Well-grounded as an actress (she studied with Stella Adler after college) and as a writer, political activism is close to their collective hearts at LTC. “I was bored playing (or offered) roles as gang girls, wives of gang members, maids, etc, so I began to write for the theatre so that the world could see Latinas as passionate, intelligent, beautiful women – I won’t be playing Gang Grandmothers!”
Unlike the late Lupe Ontiveros, a talented actress who played such a character on the TV cop-show, Southland, and who should have been given greater opportunities to play a wider variety of roles. “My character in Faith is named Lupe, in homage to the flirtatious and talented [Ms. Ontiveros]. Such a sad passing. She was a member of our company since its beginning. We honored her as a pioneer in her field.”
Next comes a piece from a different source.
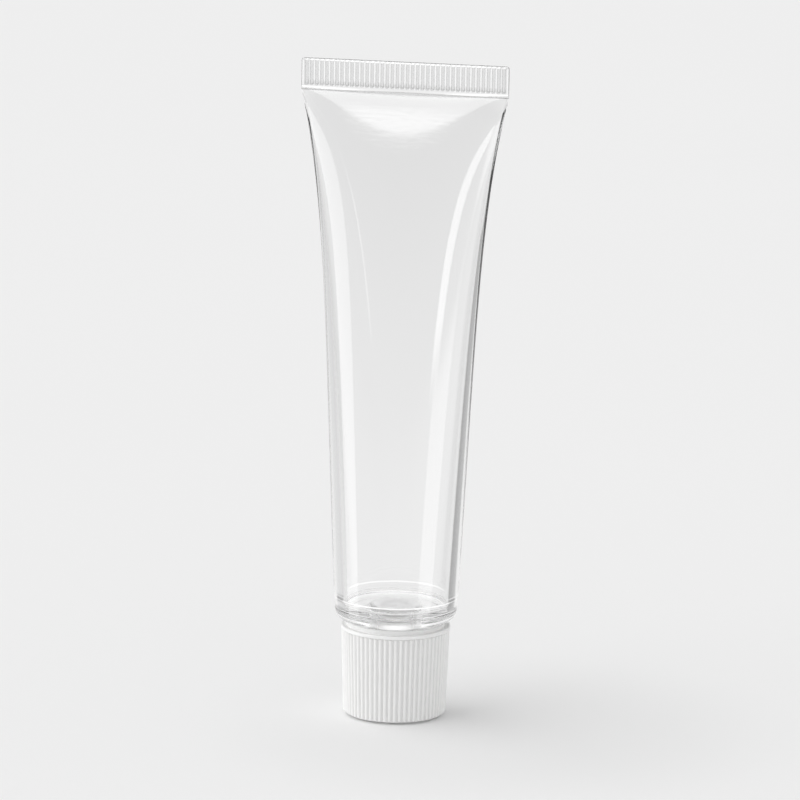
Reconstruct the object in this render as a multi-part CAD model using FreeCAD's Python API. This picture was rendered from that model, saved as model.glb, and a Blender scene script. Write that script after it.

Fernández has been married to Valenzuela for twenty-three years, but together thirty-two years, spawning two children, Fidel Gomez, now 33, and Esperanza America, 26, both actors. For the elders, there is a fine line between Community Theatre and Professional Theatre. “We try to elevate Latino theatre. We have a very young demographic at LATC, as there is no subscription-base and we sell single affordable tickets. We believe that exposing young people to strong and good theatre will make for strong and educated audiences.”